[Start of EXERCISE MATERIAL]
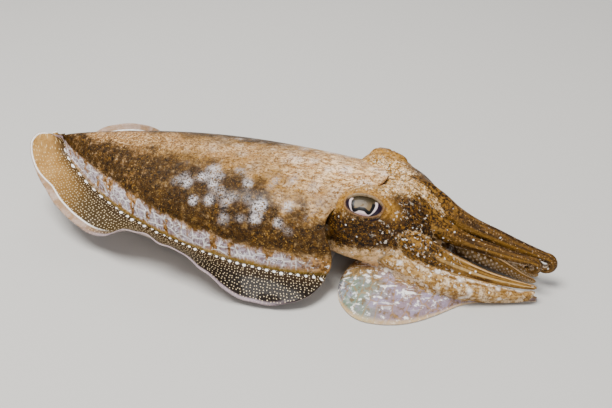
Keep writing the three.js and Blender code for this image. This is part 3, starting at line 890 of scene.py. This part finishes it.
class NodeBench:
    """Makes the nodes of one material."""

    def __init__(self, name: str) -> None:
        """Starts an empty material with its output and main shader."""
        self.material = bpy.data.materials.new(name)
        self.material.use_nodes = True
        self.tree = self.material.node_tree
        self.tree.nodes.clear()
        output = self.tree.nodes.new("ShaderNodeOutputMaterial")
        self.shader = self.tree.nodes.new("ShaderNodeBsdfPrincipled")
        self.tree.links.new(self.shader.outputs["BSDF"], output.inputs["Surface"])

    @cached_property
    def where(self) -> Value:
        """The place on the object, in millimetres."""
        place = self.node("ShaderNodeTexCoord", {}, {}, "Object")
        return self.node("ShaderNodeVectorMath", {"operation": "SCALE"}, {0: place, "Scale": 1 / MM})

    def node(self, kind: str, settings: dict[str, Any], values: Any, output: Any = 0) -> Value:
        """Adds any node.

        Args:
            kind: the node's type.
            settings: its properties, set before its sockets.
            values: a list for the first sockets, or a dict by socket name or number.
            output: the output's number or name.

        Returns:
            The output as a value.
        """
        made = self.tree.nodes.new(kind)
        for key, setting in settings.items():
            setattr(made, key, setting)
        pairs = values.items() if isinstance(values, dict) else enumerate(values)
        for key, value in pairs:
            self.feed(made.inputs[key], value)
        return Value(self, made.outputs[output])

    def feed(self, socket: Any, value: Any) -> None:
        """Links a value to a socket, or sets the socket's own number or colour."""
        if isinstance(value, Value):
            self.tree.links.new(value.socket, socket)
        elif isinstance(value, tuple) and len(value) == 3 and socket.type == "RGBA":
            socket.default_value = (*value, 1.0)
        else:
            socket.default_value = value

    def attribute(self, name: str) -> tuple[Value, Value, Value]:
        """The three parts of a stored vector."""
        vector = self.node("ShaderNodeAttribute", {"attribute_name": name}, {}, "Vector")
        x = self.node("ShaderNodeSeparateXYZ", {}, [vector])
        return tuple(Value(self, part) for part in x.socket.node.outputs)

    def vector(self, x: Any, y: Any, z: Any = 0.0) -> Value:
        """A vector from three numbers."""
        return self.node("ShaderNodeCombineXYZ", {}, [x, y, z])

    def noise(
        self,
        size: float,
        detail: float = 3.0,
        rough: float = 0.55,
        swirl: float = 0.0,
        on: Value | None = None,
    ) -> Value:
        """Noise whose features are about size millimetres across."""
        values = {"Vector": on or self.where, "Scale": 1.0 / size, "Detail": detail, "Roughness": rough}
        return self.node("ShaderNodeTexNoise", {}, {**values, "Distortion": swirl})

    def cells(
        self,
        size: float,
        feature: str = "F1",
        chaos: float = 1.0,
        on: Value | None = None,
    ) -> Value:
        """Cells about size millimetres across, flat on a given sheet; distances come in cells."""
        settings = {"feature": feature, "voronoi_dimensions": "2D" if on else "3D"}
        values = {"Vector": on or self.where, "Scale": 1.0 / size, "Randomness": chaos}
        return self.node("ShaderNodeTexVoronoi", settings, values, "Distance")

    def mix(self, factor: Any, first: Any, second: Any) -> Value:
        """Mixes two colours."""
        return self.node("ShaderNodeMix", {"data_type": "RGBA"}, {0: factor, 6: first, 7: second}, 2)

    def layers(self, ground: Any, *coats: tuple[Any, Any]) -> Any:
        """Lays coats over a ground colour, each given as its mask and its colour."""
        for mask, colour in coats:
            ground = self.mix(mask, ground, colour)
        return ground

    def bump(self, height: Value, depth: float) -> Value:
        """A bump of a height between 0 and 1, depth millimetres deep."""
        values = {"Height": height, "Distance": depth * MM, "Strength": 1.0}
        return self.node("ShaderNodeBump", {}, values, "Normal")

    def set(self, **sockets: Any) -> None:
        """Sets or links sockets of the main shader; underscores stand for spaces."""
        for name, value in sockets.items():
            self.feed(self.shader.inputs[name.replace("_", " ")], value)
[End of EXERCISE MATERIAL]
[Start of EXERCISE MATERIAL]
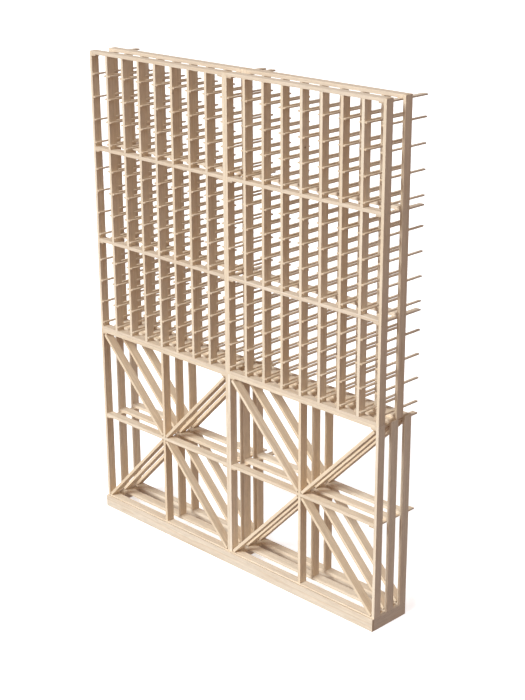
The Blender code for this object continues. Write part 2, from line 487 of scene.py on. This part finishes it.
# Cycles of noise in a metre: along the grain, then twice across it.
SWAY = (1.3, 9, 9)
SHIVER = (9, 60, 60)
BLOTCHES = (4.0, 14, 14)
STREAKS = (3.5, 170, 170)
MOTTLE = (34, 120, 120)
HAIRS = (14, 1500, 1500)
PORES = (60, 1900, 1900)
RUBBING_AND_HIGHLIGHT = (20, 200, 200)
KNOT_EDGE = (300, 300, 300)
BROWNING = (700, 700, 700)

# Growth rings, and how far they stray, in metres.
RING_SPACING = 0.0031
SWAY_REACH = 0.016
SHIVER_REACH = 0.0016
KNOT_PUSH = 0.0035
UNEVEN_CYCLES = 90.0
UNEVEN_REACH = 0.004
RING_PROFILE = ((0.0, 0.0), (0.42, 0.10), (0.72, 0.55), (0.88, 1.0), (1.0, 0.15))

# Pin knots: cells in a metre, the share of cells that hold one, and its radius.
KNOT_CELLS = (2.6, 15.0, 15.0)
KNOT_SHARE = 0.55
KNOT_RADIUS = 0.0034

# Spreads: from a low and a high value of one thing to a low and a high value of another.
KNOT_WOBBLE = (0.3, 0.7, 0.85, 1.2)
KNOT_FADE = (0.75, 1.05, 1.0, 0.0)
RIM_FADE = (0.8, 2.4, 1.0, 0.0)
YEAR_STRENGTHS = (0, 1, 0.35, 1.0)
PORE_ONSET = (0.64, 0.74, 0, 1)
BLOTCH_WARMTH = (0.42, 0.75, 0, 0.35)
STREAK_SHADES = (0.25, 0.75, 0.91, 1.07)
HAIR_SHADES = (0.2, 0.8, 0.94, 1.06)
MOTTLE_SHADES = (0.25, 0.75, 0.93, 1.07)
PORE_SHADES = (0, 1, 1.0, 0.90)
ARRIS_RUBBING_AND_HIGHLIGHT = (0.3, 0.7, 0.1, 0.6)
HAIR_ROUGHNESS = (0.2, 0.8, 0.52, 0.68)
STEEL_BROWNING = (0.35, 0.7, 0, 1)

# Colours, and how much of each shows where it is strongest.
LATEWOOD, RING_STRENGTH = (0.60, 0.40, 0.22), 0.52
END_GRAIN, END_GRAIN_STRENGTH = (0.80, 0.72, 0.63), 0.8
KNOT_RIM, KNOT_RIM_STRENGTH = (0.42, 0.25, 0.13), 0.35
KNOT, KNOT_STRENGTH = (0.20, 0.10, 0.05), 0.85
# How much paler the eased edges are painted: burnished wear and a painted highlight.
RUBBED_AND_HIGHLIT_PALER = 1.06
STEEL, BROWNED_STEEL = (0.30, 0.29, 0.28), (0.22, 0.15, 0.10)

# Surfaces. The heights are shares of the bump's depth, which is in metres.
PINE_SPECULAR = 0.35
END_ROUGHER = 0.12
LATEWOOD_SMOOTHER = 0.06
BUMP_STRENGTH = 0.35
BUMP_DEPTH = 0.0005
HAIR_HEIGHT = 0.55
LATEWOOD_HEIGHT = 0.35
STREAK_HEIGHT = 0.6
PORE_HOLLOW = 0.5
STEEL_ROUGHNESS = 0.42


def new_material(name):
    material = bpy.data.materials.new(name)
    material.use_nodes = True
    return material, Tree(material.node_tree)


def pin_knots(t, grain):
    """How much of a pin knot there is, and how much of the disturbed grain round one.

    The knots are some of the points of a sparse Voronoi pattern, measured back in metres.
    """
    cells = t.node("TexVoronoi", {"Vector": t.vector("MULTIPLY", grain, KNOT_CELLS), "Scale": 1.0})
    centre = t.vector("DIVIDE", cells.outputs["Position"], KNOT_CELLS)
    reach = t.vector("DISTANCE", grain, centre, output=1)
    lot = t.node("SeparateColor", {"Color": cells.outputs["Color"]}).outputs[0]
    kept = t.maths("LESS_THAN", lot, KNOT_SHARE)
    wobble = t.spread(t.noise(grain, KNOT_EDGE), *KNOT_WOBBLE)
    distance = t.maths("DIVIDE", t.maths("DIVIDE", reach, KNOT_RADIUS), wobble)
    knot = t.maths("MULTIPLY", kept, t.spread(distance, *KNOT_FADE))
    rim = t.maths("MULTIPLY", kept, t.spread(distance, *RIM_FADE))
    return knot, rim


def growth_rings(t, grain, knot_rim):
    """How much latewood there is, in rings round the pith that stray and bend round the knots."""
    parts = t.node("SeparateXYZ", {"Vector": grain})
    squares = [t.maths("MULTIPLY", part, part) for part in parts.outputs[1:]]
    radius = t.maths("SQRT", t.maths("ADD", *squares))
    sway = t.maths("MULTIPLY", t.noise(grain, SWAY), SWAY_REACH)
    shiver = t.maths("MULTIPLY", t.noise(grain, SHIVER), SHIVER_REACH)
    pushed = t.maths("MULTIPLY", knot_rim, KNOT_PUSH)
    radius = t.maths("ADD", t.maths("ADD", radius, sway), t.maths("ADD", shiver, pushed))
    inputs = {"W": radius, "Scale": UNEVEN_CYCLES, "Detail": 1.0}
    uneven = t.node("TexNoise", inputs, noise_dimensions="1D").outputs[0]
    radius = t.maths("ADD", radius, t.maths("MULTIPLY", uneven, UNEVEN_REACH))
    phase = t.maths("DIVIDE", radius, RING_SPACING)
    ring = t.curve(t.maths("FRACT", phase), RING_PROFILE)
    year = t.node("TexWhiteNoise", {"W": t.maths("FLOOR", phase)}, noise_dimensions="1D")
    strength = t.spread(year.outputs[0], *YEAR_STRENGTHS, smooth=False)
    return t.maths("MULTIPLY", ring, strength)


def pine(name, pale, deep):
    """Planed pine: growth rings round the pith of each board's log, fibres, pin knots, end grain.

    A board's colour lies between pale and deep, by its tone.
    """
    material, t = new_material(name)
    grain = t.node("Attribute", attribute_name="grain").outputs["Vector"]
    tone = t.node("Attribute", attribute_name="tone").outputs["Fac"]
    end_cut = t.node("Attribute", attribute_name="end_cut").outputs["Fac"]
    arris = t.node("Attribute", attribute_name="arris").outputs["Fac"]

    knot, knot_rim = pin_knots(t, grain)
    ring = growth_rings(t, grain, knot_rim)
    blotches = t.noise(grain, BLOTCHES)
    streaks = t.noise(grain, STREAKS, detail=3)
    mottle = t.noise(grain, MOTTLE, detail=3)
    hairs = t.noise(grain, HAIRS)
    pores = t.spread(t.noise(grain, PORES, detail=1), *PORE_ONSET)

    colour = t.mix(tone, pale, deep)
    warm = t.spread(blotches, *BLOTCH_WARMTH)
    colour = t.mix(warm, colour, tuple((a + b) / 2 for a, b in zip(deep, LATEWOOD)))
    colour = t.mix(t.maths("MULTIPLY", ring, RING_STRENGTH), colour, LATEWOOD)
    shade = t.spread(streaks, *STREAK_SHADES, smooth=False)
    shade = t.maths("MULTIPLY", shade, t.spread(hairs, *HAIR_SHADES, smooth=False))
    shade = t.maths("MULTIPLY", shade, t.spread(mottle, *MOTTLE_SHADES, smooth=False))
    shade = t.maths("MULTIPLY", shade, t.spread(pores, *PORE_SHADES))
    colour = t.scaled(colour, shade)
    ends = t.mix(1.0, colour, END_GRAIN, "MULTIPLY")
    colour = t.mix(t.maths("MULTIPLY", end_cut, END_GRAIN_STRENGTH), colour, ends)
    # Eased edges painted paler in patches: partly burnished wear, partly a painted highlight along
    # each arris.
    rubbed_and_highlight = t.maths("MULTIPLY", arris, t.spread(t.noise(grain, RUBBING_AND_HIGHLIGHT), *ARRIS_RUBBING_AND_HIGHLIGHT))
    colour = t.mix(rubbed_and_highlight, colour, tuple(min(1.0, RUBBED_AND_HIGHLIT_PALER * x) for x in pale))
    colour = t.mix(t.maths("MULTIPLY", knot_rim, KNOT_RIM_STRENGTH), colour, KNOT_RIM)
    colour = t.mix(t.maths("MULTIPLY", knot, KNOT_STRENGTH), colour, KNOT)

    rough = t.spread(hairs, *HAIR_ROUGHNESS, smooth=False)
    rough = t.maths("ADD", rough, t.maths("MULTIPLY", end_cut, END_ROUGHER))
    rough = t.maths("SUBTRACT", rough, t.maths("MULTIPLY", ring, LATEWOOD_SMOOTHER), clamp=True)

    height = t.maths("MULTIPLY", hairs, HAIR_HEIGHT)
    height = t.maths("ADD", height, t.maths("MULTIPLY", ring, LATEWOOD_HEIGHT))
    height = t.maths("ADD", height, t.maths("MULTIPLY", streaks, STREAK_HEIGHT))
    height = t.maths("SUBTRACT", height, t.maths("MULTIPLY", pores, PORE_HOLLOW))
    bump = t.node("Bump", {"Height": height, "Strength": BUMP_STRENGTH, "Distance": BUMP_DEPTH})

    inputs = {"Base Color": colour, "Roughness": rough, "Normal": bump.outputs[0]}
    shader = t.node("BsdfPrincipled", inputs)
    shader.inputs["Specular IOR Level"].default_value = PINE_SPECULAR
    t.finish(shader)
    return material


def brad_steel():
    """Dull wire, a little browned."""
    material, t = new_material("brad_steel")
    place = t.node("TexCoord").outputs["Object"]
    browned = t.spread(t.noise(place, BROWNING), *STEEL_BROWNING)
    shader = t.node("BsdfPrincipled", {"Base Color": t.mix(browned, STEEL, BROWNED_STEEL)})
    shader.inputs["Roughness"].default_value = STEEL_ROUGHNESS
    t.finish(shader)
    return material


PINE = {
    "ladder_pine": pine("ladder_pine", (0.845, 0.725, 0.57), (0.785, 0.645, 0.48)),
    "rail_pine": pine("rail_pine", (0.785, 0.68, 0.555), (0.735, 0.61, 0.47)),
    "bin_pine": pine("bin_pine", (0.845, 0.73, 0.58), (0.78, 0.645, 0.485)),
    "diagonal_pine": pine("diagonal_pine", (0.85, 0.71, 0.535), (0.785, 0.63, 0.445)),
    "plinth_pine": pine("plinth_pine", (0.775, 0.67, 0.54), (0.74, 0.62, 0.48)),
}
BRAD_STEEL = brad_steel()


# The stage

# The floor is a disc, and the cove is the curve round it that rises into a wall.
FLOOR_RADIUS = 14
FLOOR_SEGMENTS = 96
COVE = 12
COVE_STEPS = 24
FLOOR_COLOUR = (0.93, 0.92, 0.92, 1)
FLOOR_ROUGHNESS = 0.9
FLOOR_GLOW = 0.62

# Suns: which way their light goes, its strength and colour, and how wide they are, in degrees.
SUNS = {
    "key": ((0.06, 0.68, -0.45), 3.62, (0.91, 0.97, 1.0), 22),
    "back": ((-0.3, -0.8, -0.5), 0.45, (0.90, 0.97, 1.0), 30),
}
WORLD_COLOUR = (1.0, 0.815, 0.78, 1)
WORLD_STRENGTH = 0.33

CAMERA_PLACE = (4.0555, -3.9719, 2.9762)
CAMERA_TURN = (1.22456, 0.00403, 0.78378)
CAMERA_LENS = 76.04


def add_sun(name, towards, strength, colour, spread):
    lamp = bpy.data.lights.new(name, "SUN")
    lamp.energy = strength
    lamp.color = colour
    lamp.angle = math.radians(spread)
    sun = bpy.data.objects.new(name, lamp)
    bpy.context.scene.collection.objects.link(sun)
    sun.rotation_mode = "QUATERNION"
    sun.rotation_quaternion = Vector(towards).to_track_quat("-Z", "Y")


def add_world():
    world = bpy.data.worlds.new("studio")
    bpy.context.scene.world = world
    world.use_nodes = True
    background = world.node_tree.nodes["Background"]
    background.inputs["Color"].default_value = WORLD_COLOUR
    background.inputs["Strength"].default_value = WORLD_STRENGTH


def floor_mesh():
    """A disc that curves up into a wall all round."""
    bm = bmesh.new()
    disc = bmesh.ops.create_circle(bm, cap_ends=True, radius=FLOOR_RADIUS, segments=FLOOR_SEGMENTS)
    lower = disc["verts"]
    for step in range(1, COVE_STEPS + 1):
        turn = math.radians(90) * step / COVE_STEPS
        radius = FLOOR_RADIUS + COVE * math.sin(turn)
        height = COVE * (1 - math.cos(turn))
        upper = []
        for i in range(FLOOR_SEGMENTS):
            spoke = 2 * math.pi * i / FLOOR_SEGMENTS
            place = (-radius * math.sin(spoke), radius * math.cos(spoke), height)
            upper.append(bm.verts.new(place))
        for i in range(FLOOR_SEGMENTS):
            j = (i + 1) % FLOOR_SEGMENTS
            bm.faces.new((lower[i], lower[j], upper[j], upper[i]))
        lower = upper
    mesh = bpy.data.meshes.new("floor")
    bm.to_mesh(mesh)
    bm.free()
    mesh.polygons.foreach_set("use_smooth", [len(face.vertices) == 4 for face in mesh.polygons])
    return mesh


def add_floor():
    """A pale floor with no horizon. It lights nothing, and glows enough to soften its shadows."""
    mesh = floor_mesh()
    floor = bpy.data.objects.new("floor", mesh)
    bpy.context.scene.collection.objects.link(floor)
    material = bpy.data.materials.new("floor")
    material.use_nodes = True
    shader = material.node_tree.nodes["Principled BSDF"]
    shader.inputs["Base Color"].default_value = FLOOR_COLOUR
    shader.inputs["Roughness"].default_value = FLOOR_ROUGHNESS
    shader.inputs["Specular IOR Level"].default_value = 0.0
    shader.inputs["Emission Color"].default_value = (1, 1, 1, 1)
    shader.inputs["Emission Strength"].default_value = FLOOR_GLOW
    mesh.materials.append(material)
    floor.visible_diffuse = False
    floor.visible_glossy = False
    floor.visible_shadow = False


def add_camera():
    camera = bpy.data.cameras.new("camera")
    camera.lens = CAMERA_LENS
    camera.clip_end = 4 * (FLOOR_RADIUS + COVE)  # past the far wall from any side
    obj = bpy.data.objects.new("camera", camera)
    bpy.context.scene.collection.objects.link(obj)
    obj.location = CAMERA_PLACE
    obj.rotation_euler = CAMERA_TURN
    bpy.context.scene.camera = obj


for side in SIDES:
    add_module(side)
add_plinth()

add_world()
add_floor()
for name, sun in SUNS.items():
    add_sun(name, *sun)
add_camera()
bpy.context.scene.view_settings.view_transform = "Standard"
[End of EXERCISE MATERIAL]
> **PROBLEM DESCRIPTION**
Retype, in the same exact form, the lines of the material above from the line holding "Keep writing the" through the line holding "the nodes of".

> **RESPONSE FOR THIS EXERCISE**
Keep writing the three.js and Blender code for this image. This is part 3, starting at line 890 of scene.py. This part finishes it.
class NodeBench:
    """Makes the nodes of one material."""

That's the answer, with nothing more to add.